Only the lines from the one containing "core_half_upper();" through the one containing "record = json.load(file)" are to be copied, exactly and with both ends kept.

Material for the task
· · · · · · ·

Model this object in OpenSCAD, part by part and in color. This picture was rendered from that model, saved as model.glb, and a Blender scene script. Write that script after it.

· · · · · · ·

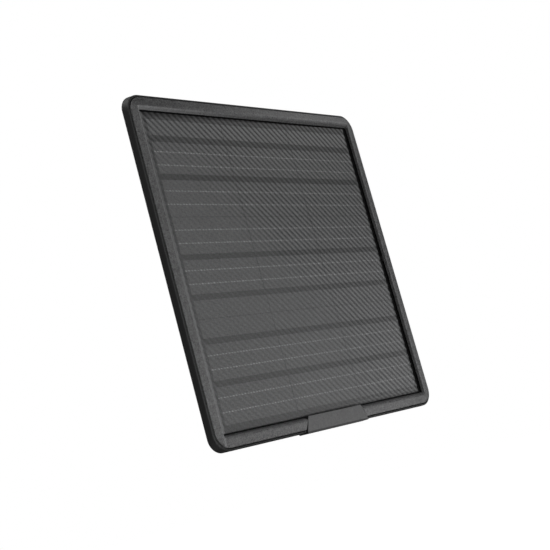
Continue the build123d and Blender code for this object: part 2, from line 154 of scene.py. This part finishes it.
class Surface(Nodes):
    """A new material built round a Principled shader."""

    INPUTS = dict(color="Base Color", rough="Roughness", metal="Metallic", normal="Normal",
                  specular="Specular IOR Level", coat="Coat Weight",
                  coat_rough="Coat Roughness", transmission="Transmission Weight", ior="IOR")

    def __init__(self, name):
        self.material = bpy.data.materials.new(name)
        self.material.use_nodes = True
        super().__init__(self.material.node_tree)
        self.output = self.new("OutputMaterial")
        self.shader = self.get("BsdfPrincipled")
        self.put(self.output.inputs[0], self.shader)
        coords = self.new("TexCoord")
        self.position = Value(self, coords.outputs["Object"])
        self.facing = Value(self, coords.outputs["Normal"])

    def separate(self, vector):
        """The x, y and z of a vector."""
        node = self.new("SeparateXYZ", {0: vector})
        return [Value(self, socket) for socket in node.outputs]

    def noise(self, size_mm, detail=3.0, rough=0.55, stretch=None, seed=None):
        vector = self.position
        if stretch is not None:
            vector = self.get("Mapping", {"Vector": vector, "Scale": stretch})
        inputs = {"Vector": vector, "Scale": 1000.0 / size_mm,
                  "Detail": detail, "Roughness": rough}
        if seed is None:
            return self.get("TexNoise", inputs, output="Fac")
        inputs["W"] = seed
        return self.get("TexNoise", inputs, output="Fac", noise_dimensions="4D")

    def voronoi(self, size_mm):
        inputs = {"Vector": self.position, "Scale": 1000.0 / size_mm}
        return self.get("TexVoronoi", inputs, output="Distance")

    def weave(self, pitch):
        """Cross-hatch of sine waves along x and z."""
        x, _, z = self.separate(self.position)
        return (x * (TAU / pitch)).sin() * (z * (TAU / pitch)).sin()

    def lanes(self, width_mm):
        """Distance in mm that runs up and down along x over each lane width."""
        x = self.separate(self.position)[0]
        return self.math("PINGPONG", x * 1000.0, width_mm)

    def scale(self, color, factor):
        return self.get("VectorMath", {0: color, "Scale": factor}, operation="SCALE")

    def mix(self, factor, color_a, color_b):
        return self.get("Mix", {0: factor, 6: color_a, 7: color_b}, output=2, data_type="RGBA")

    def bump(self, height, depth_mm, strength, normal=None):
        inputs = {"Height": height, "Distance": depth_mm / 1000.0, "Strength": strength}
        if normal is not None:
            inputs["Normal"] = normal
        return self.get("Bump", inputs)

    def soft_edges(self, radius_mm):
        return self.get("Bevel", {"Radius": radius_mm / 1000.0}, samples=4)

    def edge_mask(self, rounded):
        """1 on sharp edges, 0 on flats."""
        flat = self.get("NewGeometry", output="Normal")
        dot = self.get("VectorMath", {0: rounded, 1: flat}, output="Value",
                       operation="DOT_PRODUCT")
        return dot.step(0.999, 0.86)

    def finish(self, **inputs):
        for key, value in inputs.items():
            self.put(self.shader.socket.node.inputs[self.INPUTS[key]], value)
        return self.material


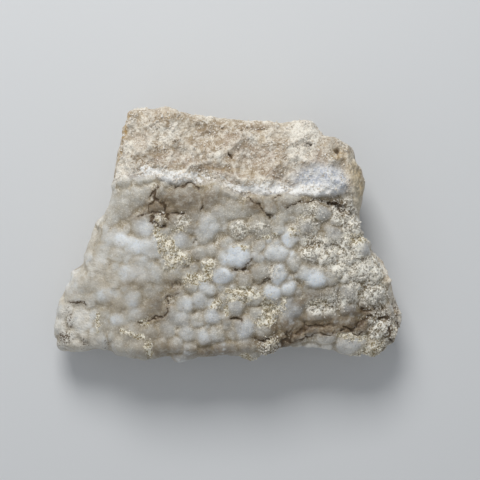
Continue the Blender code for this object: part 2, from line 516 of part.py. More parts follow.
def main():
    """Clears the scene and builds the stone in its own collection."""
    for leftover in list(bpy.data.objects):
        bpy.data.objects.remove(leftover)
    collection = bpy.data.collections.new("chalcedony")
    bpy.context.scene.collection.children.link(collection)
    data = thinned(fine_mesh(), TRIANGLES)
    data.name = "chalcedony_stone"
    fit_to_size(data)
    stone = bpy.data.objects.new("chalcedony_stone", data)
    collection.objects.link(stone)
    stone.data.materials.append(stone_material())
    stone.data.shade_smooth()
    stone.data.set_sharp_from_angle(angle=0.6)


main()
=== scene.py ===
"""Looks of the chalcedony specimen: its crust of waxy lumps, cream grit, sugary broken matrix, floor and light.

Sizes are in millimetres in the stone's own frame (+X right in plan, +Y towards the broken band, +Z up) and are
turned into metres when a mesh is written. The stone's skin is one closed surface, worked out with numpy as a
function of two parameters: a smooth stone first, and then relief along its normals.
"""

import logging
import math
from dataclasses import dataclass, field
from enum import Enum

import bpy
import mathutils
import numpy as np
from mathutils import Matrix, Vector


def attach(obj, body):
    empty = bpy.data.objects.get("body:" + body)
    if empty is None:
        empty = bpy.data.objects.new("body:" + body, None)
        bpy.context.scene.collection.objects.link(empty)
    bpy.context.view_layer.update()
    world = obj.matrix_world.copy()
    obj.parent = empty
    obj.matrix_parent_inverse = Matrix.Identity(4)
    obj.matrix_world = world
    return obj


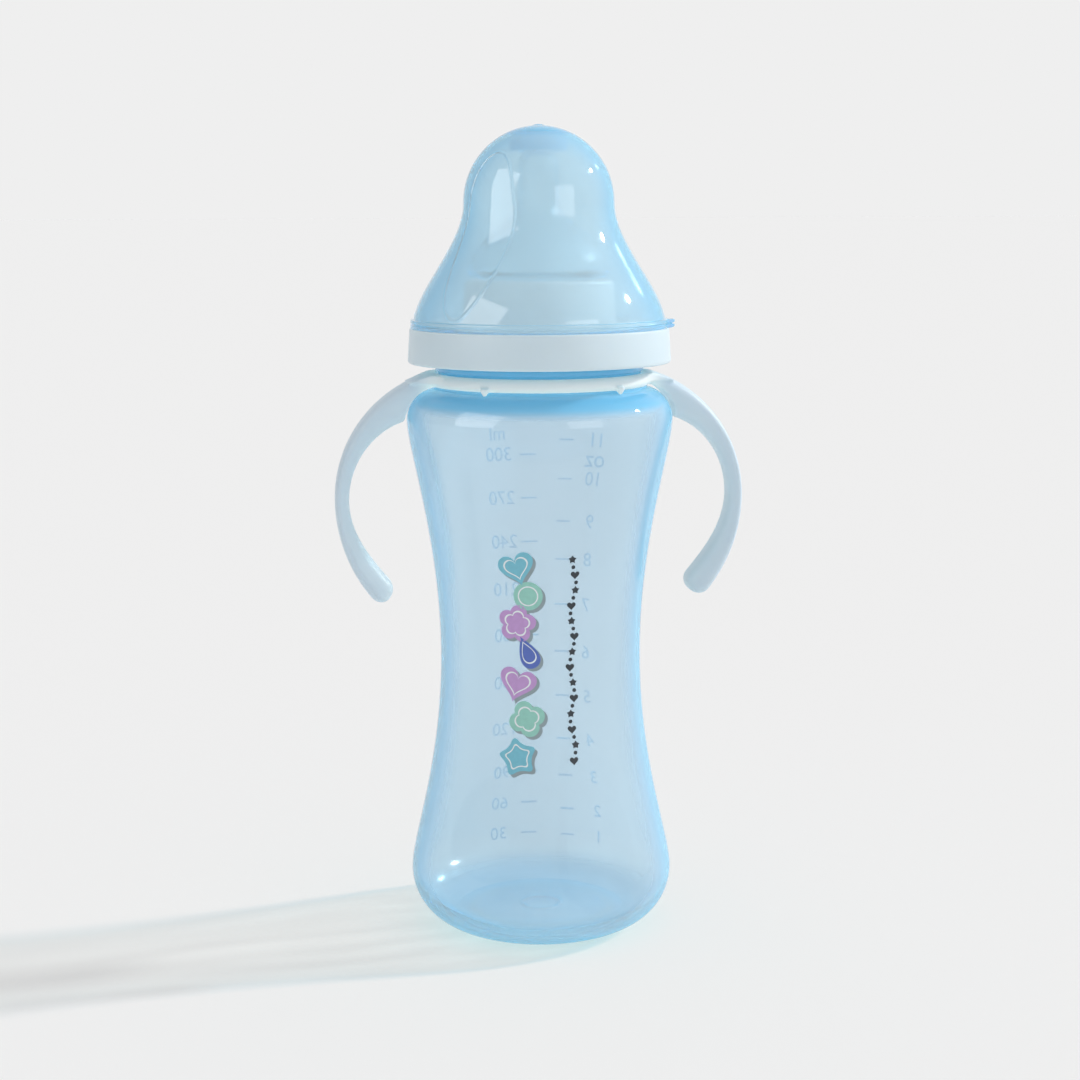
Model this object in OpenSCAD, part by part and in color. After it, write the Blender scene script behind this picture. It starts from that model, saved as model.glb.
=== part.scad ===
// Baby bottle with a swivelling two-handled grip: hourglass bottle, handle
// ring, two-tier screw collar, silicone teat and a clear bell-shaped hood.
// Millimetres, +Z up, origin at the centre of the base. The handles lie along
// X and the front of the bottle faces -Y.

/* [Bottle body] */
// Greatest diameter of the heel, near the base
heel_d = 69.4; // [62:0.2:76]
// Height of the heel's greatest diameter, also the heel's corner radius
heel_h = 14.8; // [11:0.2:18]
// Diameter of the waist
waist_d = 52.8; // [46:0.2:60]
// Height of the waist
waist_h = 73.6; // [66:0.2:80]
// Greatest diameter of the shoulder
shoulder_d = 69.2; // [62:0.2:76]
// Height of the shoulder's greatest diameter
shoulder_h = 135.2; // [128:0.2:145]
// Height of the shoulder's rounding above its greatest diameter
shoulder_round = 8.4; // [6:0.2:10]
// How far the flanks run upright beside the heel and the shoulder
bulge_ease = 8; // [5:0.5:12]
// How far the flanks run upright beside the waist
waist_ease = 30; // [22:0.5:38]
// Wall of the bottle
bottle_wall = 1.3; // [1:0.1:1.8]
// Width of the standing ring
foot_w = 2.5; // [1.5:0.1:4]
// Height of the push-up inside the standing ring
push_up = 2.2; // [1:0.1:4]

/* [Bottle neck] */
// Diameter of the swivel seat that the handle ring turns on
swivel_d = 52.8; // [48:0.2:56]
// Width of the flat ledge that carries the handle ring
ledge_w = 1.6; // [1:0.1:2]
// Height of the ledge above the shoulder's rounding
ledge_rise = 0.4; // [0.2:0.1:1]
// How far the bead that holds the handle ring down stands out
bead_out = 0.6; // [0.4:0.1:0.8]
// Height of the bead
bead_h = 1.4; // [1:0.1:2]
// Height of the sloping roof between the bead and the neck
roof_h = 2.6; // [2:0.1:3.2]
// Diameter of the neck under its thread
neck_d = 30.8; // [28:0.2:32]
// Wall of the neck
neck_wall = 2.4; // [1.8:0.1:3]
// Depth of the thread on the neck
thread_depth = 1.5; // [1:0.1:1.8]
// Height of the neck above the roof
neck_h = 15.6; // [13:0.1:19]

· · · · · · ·

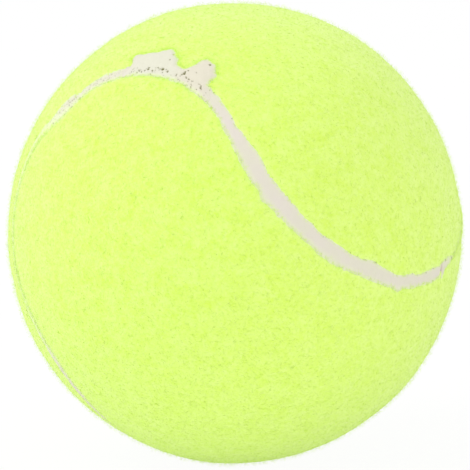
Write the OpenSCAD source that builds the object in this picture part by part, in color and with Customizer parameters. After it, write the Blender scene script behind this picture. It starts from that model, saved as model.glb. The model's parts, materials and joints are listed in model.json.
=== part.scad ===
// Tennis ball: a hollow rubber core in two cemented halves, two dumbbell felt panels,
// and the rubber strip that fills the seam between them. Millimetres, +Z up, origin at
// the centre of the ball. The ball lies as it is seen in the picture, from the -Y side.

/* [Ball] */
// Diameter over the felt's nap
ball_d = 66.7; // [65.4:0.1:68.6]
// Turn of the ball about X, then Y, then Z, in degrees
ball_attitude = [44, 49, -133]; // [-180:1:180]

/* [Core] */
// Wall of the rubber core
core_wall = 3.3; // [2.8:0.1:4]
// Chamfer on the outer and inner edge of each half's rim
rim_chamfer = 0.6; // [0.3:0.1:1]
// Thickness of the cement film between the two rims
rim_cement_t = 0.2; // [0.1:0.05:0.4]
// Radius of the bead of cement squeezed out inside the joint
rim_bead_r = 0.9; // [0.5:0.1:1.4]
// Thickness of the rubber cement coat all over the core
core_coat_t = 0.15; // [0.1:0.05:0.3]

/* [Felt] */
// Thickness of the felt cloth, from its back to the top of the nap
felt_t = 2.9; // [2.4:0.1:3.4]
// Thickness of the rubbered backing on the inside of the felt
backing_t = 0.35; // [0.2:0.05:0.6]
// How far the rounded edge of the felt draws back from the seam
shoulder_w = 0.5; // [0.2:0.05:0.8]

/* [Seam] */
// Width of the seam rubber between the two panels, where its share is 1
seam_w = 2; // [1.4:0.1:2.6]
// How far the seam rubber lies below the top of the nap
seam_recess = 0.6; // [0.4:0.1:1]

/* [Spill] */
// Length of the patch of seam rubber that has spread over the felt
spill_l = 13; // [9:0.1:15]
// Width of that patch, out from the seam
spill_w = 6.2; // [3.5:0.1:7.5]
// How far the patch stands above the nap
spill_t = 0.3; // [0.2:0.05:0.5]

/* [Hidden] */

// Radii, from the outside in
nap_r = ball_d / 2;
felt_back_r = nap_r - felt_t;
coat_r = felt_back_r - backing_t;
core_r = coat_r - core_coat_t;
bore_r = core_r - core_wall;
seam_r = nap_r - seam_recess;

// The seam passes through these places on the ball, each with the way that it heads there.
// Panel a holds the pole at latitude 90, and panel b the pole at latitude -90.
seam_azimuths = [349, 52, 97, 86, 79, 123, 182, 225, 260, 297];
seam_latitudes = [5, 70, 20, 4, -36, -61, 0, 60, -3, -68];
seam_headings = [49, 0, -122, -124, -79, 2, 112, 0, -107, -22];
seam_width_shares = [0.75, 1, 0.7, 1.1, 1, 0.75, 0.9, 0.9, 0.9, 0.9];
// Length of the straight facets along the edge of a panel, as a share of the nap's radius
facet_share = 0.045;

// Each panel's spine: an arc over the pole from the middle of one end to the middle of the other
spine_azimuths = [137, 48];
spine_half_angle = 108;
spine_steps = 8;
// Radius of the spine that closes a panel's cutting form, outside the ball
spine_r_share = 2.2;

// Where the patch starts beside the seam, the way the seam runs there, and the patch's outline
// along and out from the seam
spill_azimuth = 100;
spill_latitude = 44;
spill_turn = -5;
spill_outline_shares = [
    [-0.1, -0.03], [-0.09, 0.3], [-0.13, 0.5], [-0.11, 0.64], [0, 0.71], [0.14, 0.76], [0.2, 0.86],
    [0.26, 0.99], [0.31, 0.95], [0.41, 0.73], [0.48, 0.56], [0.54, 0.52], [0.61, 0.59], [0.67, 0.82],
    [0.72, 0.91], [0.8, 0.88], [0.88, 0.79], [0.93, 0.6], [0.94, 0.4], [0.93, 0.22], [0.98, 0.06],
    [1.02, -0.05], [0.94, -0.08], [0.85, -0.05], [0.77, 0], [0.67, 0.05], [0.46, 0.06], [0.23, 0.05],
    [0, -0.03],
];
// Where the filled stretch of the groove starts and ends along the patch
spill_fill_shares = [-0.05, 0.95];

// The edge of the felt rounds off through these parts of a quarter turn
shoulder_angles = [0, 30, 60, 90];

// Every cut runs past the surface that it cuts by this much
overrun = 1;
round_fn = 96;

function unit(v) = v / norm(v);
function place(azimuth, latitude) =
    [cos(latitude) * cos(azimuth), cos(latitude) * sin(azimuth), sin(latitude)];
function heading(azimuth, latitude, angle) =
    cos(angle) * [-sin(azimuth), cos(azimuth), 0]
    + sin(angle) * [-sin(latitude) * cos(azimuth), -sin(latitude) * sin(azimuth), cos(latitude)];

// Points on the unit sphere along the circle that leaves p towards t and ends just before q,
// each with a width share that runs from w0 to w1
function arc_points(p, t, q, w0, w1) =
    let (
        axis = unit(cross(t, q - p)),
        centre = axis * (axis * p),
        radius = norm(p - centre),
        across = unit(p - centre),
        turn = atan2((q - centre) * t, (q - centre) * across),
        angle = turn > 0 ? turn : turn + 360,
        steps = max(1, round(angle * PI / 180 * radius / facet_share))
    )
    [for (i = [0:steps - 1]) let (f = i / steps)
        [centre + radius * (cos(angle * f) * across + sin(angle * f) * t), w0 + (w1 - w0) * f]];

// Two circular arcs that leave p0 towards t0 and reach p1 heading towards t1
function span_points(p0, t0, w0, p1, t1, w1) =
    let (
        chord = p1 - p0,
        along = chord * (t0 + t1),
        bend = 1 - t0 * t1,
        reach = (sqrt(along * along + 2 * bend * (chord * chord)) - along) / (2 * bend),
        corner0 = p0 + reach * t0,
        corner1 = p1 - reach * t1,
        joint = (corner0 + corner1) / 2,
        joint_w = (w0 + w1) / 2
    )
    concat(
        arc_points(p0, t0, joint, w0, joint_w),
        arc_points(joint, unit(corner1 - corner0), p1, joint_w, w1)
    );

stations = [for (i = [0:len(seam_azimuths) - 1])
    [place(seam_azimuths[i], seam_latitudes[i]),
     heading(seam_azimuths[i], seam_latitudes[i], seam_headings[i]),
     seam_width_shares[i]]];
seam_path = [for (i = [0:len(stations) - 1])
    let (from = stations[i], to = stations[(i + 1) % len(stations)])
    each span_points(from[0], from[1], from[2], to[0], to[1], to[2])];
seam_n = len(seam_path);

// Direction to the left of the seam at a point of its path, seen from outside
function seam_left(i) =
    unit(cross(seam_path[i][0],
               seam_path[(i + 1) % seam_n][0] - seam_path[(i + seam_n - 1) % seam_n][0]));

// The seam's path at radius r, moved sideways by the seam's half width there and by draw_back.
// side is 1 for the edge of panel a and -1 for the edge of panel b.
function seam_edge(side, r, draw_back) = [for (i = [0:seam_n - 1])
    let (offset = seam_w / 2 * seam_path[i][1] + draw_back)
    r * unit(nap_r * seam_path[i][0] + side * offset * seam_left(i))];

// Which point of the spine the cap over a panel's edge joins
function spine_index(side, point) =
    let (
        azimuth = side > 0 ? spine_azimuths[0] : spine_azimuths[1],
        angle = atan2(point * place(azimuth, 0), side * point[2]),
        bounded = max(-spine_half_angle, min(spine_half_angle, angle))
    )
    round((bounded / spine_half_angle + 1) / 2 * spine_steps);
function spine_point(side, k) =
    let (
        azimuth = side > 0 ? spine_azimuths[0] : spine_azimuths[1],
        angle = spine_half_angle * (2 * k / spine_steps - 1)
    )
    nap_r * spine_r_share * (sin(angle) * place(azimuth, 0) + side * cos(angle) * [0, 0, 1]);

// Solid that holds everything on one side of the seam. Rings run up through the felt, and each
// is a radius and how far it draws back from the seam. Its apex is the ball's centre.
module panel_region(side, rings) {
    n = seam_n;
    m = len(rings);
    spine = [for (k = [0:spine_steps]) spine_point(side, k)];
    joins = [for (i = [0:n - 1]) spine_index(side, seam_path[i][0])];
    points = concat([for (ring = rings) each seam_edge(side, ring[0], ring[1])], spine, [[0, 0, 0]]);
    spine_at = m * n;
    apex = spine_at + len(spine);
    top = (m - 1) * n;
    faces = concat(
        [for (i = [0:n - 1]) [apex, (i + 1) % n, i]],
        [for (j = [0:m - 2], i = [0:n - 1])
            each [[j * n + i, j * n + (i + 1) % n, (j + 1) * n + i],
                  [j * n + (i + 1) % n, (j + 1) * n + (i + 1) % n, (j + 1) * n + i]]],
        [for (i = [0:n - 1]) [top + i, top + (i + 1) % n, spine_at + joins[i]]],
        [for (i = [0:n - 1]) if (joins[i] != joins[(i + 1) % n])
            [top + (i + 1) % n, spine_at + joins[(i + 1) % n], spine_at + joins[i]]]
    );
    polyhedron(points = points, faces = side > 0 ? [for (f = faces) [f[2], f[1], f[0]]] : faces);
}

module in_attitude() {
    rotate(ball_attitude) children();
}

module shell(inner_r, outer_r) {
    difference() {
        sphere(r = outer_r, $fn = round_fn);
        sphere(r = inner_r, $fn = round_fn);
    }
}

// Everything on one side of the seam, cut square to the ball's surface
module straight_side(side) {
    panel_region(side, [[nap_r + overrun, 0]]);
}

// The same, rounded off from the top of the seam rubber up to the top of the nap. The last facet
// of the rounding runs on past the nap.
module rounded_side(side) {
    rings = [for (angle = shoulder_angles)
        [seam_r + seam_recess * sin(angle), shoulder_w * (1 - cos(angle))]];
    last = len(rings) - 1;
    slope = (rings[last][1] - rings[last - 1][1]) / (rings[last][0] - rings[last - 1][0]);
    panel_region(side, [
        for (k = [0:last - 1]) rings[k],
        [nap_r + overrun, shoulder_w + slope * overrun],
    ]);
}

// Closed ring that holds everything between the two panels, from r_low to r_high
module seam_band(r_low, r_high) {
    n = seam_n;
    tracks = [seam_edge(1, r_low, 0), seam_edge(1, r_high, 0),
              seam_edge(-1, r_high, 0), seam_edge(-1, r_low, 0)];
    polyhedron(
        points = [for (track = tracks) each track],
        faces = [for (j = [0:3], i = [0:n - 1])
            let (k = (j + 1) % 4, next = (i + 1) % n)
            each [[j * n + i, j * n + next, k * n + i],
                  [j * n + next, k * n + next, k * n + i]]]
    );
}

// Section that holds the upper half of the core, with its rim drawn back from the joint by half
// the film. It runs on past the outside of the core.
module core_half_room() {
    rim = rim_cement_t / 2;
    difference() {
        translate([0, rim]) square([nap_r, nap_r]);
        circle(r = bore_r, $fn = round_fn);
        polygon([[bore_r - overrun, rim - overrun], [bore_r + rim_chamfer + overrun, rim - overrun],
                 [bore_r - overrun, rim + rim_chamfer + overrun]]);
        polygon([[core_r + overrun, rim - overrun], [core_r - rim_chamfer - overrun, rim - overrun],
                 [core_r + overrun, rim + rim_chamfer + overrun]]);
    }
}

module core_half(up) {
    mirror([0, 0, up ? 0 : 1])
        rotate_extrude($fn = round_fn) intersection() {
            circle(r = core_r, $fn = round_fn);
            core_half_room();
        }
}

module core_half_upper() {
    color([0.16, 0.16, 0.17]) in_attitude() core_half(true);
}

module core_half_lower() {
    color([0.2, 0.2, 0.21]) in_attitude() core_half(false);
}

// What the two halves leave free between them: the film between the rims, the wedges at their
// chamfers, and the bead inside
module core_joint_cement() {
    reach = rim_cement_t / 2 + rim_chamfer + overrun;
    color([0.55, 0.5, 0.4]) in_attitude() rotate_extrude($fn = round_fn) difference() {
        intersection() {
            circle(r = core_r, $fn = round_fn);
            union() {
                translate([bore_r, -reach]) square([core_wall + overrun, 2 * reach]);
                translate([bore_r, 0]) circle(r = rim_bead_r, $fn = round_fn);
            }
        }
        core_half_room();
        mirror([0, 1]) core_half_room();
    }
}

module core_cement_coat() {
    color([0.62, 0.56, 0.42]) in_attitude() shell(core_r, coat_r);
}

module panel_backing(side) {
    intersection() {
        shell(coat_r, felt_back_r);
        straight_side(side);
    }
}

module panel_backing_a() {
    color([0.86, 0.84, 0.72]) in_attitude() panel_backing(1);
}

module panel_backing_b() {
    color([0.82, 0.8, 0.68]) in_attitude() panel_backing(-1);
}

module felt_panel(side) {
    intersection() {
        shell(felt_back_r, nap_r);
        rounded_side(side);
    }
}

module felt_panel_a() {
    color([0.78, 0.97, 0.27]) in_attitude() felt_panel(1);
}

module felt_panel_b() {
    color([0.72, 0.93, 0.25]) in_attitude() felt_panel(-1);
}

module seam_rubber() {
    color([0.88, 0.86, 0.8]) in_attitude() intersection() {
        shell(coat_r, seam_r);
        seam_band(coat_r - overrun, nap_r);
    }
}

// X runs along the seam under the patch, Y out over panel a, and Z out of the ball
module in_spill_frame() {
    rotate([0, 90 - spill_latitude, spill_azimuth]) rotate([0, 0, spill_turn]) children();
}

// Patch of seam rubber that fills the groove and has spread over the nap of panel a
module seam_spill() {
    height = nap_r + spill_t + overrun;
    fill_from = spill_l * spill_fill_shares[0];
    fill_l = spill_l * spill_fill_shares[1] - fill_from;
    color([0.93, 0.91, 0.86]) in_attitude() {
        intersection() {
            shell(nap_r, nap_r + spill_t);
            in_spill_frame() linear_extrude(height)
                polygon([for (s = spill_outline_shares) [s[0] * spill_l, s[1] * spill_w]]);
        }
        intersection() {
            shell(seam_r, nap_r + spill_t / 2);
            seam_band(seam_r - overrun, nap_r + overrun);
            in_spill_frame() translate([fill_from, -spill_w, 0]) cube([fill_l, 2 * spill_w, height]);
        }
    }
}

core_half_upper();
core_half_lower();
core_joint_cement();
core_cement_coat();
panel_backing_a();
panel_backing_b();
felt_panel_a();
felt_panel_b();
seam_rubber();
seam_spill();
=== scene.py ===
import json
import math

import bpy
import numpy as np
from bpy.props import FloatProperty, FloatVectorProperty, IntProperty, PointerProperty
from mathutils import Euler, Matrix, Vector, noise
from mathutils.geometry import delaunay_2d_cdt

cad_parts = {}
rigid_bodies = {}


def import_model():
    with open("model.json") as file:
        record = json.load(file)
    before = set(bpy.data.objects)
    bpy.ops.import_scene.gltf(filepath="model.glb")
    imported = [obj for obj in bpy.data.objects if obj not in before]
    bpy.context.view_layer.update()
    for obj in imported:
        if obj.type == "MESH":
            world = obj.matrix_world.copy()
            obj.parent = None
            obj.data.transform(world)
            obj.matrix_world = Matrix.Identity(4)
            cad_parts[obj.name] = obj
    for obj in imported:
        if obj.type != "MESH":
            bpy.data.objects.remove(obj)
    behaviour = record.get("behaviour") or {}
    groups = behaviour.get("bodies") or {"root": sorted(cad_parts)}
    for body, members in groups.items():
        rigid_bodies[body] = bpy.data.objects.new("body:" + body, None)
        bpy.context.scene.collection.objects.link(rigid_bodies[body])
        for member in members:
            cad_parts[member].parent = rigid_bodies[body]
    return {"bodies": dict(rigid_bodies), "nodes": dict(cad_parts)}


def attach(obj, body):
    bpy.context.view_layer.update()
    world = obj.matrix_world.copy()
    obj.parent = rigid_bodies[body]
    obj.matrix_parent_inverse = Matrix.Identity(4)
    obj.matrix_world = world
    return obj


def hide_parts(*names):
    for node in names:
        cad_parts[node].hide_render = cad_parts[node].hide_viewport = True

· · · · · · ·

Expected output
core_half_upper();
core_half_lower();
core_joint_cement();
core_cement_coat();
panel_backing_a();
panel_backing_b();
felt_panel_a();
felt_panel_b();
seam_rubber();
seam_spill();
=== scene.py ===
import json
import math

import bpy
import numpy as np
from bpy.props import FloatProperty, FloatVectorProperty, IntProperty, PointerProperty
from mathutils import Euler, Matrix, Vector, noise
from mathutils.geometry import delaunay_2d_cdt

cad_parts = {}
rigid_bodies = {}


def import_model():
    with open("model.json") as file:
        record = json.load(file)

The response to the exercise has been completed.